Jacques Pepin said too that each recipe is a work in progress and that he knows when a recipe is done, when nothing else can be added to make it even better. And in that sense the recipe is a living document not just a formula made of letters and symbols written in stone.  It may be improved, altered and enriched depending on that which you choose to add.  Kinda like in relationships, huh?  As in relationships, chemistry is needed for it to begin, romance to make it blossom and commitment for it to flourish.  But as time goes by, you'd need a healthy dose of laughter and a constant infusion of trust for the dish to always be as delicious as it was or even better than it had ever been.  Some of us are fortunate enough to get to the point when the recipe is done, as Pepin says, when it is perfect as it is and nothing else should be added.  Of course it is only now that I understand that it takes a long, long time to get there.  That it is imperfect for a long, long time, before it finally is.

Unfortunately, not everyone has the patience to get to that place where nothing more is needed, that sublime place of perfect peace.  Not everyone has the wisdom to understand that the recipe changes with time and with whom we are trying to love. We keep trying to chase the memory or stick to a formula without considering that we are applying these to different people and different times.  Or that it could in fact be the same person who is already different inside.   

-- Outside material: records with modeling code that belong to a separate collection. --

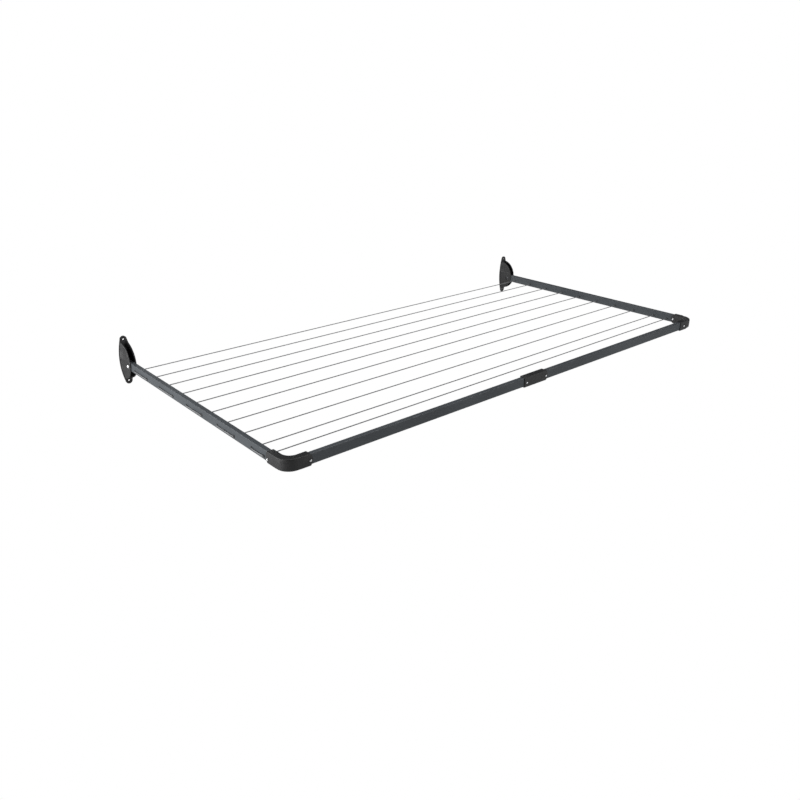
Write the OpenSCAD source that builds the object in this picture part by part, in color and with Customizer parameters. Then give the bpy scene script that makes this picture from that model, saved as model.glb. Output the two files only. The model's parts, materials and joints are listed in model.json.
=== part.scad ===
// Wall mounted fold-down clothes line rack.
// Two wall brackets carry a rectangular tube frame on one hinge line, and one long cord
// is laced back and forth between the side arms to make ten parallel drying lines.
// Millimetres. The origin is the centre of the four wall screw holes, on the wall plane.
// +X runs along the wall to the right, the rack reaches out along -Y, and +Z is up.

/* [Frame] */
// Width over the outer faces of the two side arms
frame_w = 2400; // [2000:10:2800]
// Distance from the wall to the front face of the front rail
frame_d = 1275; // [1260:5:1400]
// Thickness of the frame tube, seen from above
tube_w = 20; // [20:1:22]
// Height of the frame tube
tube_h = 38; // [34:1:40]
// Wall thickness of the frame tube
tube_wall = 1.5; // [1.2:0.1:2]
// Outer corner radius of the frame tube
tube_r = 2.5; // [2:0.5:3]

/* [Line] */
// Diameter of the clothes line cord
line_d = 4; // [3:0.1:4.3]
// Distance from the wall to the first line
first_line = 115; // [110:1:125]
// Spacing of the lines
line_pitch = 119; // [110:1:119]
// Spacing of the last two lines, in front of the even ones
last_pitch = 78; // [60:1:80]
// Height of the tube's middle above the lines
line_drop = 6; // [5:1:8]

/* [Wall bracket] */
// Radius of the half-round cheeks
cheek_r = 82.5; // [80:0.5:85]
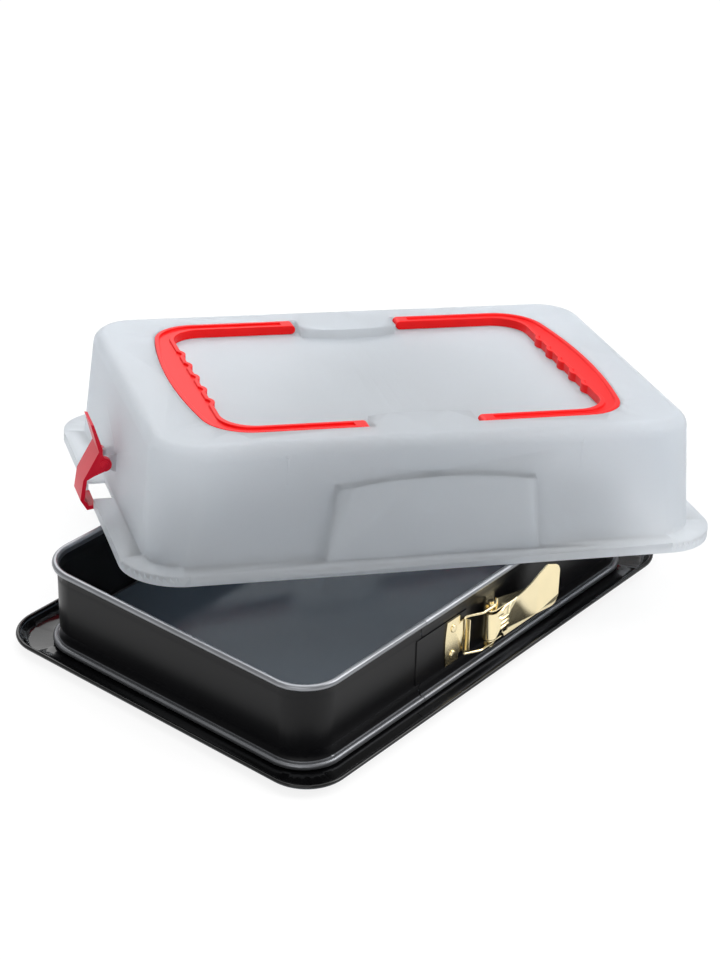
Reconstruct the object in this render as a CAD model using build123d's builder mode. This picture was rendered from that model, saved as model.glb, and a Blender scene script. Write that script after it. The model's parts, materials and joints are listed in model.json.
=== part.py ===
from build123d import *
import os
from math import radians, sin

# Rectangular springform cake pan with its carrying lid laid askew across the rim.
# Millimetres. Z is up, X runs along the long sides and the latch is on the -Y side.
# The origin is the middle of the baking floor, on its upper face.

# Serving tray: pressed steel sheet with a raised floor, a drip gutter and a rolled lip
tray_length = 420.0
tray_depth = 296.0
tray_corner = 32.0
tray_sheet = 0.8
floor_rise = 6.0
floor_edge_radius = 1.2
lip_run = 9.0
lip_rise = 7.4
lip_bead_radius = 1.6
bead_sides = 12

# Springform ring: one strip with a rolled bead at each edge
ring_length = 380.0
ring_depth = 256.0
ring_corner = 26.0
ring_sheet = 0.6
ring_bead_radius = 2.5
rim_height = 58.5
upper_band = 9.5
lower_band = 14.0
joggle_out = 0.8
joggle_slope = 1.4
foot_out = 1.6
seat_gap = 0.3

# Overlap of the strip's two ends, at the latch
seam_x = -68.0
seam_gap = 0.8
tongue_gap = 0.2
tongue_weld = 6.0
tongue_reach = 49.5
tongue_margin = 1.5

# Toggle latch: catch plate with a hook flange, wire bail, stamped lever, riveted bracket
latch_height = 27.7
catch_left = -41.5
catch_width = 14.0
catch_height = 36.0
catch_bow = 1.6
catch_sheet = 1.0
catch_step = 6.5
hook_height = 26.0
hook_stand = 4.6
wire_radius = 1.0
wire_sides = 8
wire_gap = 0.6
leg_gap = 0.42
bail_half_width = 15.5
bail_knee = -11.0
bail_corner = 3.0
bail_knee_radius = 5.0
bail_end_radius = 1.6
pivot_x = 1.0
pivot_standoff = 7.1
toggle_run = 9.5
toggle_drop = 1.9
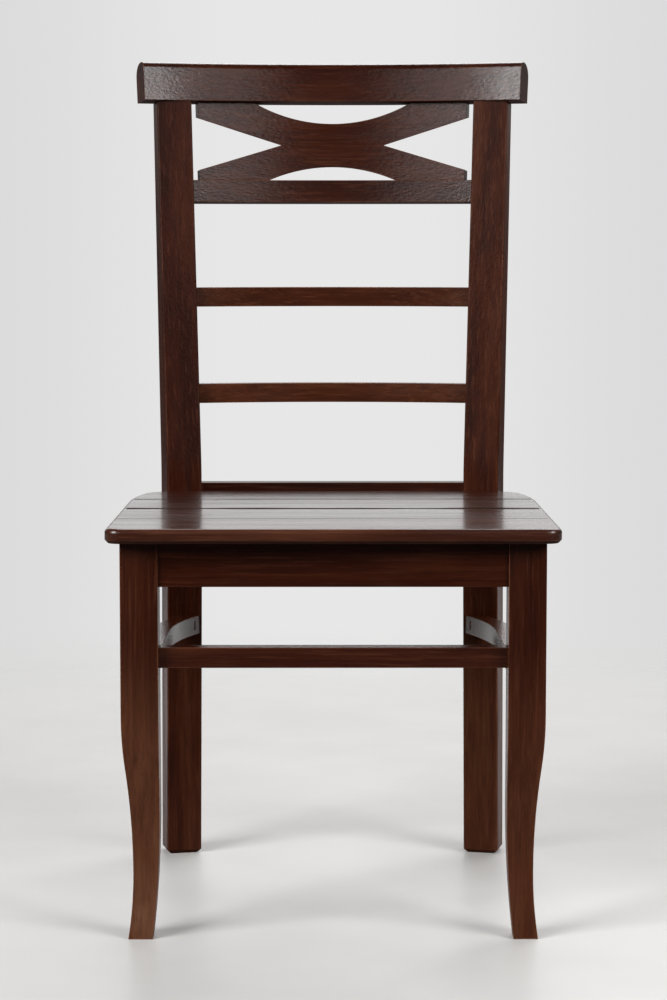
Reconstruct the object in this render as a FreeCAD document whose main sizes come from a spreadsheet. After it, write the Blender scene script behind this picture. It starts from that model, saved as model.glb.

I realize that I should love the way I cook, for I always cook in the now.  Depending on what kind of produce I have, the kind of flour I'm working on, the amount of humidity in the air. I always adjust. Loving is pretty much the same.  Memory is good when it is a reminder and a guide of a good thing.  It is bad when we continue living there without realizing we could be achieving the same if we lived and loved in the here and now.  We will never have the exact same tools and ingredients nor will we ever be and be with the exact same people.  But as long as we know this, we will always have a chance to improve, alter and enrich that which we have.